Hooking your car into a platoon would theoretically free you up to read or make. Sartre

It sounds like a great idea, but the idea has yet to arrive. In fact, despite all this time, platooning is still in the testing stage and is considered future tech. To be fair, when the LA Times article was written, platooning was seen as something that might take up to 50 years to achieve. So we've got about another 25 years to go, I suppose.

But then again, that same article made mention of predictions from the 1939 World's Fair, where GM's Futurama exhibit anticipated automated highways with "radio-control" keeping cars a safe distance from each other. Wired offers a retrospective on that, and Wikipedia has an entry as well.

Below, a video from the time talks about how motorways of 1960 might work. (Jump to 14 minutes, 28 seconds for the key part.)

So 1939 promised us automated highways by 1960 that never materialized. In 1991, I was dazzled by the article that suggested the future was really about to arrive.

Yet here I am living in that "future" and still finding myself driving my car manually, on crowded freeways, with another promise that automation is just around the corner to make it all better.

Certainly some things promised in terms of car tech have arrived. This part of the 1991 LA Times article makes me smile:

"For example, if a driver wanted to get from downtown Los Angeles to Santa Monica, the usual route would be the Santa Monica Freeway, or Interstate 10. But what if an accident near the La Brea exit occurred while the driver was just a few miles from the scene? Before he could get caught in the jam, his car would be told of the incident by the traffic command central and would automatically exit the freeway, finding the least congested alternative route based on the calculations performed by its computerized mapping system for both the freeway as well as adjacent major streets."

My GPS works exactly like this today, and it can be a huge time saver. But ultimately, it's still me behind the wheel, doing the driving.

Part of me feels that even if our cars are getting smarter, the roads they drive on still seem pretty dumb, which means the cars still must drop into a lowest-common denominator mode.

Part of me also feels like self-driving car engineers are too ambitious. While Google's recently posted of big progress in city driving situations, it ultimately can only have its cars work where it has created detailed maps -- effectively tracks -- for the cars to follow.

How about focusing on just getting all the legal and technological challenges tackled so these cars work on freeways, even if only in platooning mode? I'd be happy with that start, if it meant I'd get a self-driving car that I can actually use sooner.

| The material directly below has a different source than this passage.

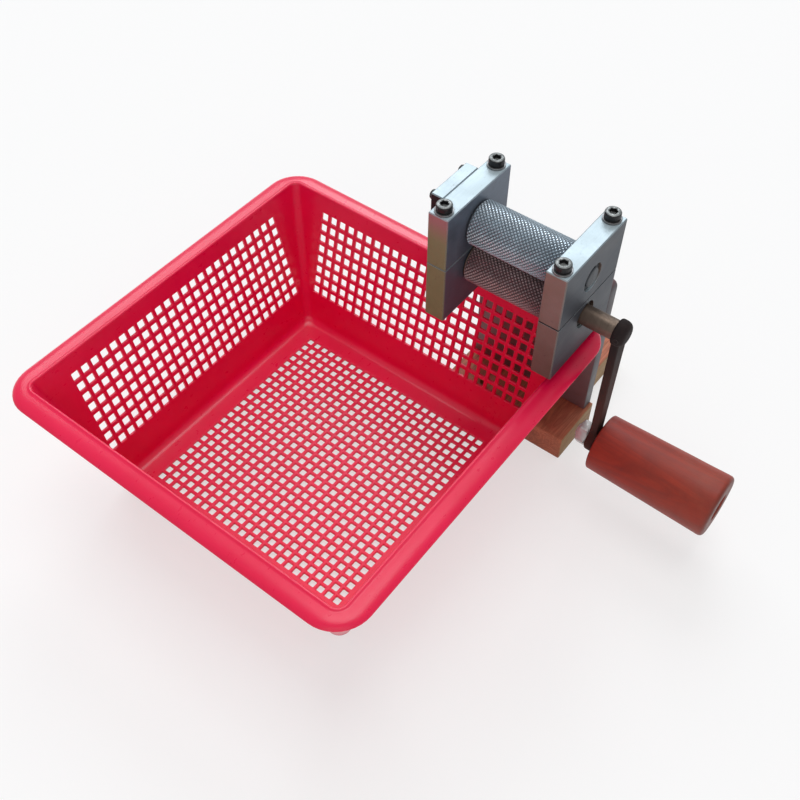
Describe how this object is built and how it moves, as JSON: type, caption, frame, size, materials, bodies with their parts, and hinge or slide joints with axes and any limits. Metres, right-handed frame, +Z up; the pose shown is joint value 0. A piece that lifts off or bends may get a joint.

When the next decade arrives, will it be commonplace that cars are just driving us around? I don't think so. One recent study suggests 2035 as a more reasonable date, with nearly all cars being autonomous by 2050.

Still, I want to be optimistic. I'm certainly glad that so much progress has been made with autonomous vehicles recently. I hope the promises being made indeed come true.

I'm still holding out hope that the jetpacks we were promised will materialize too.